== MATERIAL ==

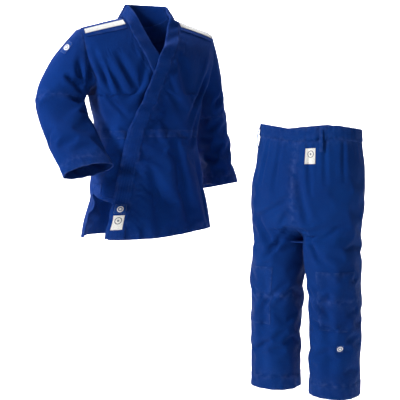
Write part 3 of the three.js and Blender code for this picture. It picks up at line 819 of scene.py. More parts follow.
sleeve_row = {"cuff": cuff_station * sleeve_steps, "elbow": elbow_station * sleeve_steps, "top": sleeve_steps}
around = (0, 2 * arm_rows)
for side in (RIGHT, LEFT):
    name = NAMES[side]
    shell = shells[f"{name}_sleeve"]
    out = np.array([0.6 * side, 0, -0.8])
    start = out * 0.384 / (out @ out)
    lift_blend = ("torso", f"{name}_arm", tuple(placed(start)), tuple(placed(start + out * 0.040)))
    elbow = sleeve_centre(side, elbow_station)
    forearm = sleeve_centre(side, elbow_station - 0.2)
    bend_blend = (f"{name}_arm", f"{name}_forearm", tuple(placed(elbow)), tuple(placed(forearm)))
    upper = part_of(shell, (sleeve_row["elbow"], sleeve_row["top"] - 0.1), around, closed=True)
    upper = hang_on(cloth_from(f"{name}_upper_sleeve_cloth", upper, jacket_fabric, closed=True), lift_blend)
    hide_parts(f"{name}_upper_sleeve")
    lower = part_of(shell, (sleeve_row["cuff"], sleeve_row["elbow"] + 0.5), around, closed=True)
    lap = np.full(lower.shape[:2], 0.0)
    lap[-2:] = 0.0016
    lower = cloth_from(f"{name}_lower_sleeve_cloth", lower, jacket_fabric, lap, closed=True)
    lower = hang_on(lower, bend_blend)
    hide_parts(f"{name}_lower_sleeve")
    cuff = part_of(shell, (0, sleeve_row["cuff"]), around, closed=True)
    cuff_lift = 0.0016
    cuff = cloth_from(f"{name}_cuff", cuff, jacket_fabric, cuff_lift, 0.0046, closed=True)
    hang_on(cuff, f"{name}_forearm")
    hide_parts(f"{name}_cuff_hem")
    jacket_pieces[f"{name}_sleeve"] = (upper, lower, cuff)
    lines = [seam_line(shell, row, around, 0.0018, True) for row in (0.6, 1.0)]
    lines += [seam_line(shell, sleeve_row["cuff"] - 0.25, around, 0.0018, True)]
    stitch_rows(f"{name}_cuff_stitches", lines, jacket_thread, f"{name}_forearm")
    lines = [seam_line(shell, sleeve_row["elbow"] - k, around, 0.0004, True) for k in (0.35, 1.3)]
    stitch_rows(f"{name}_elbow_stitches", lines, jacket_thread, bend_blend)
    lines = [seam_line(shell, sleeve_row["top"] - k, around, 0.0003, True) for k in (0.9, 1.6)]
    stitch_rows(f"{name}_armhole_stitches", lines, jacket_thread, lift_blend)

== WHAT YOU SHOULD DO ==
Please print the material above exactly as it appears, from its first line through the line containing "lower = hang_on(lower, bend_blend)", inclusive, and stop there.

== FINAL RESULT ==
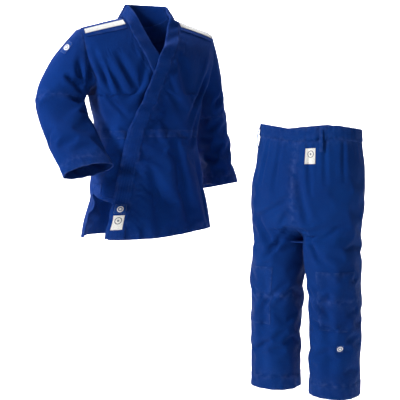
Write part 3 of the three.js and Blender code for this picture. It picks up at line 819 of scene.py. More parts follow.
sleeve_row = {"cuff": cuff_station * sleeve_steps, "elbow": elbow_station * sleeve_steps, "top": sleeve_steps}
around = (0, 2 * arm_rows)
for side in (RIGHT, LEFT):
    name = NAMES[side]
    shell = shells[f"{name}_sleeve"]
    out = np.array([0.6 * side, 0, -0.8])
    start = out * 0.384 / (out @ out)
    lift_blend = ("torso", f"{name}_arm", tuple(placed(start)), tuple(placed(start + out * 0.040)))
    elbow = sleeve_centre(side, elbow_station)
    forearm = sleeve_centre(side, elbow_station - 0.2)
    bend_blend = (f"{name}_arm", f"{name}_forearm", tuple(placed(elbow)), tuple(placed(forearm)))
    upper = part_of(shell, (sleeve_row["elbow"], sleeve_row["top"] - 0.1), around, closed=True)
    upper = hang_on(cloth_from(f"{name}_upper_sleeve_cloth", upper, jacket_fabric, closed=True), lift_blend)
    hide_parts(f"{name}_upper_sleeve")
    lower = part_of(shell, (sleeve_row["cuff"], sleeve_row["elbow"] + 0.5), around, closed=True)
    lap = np.full(lower.shape[:2], 0.0)
    lap[-2:] = 0.0016
    lower = cloth_from(f"{name}_lower_sleeve_cloth", lower, jacket_fabric, lap, closed=True)
    lower = hang_on(lower, bend_blend)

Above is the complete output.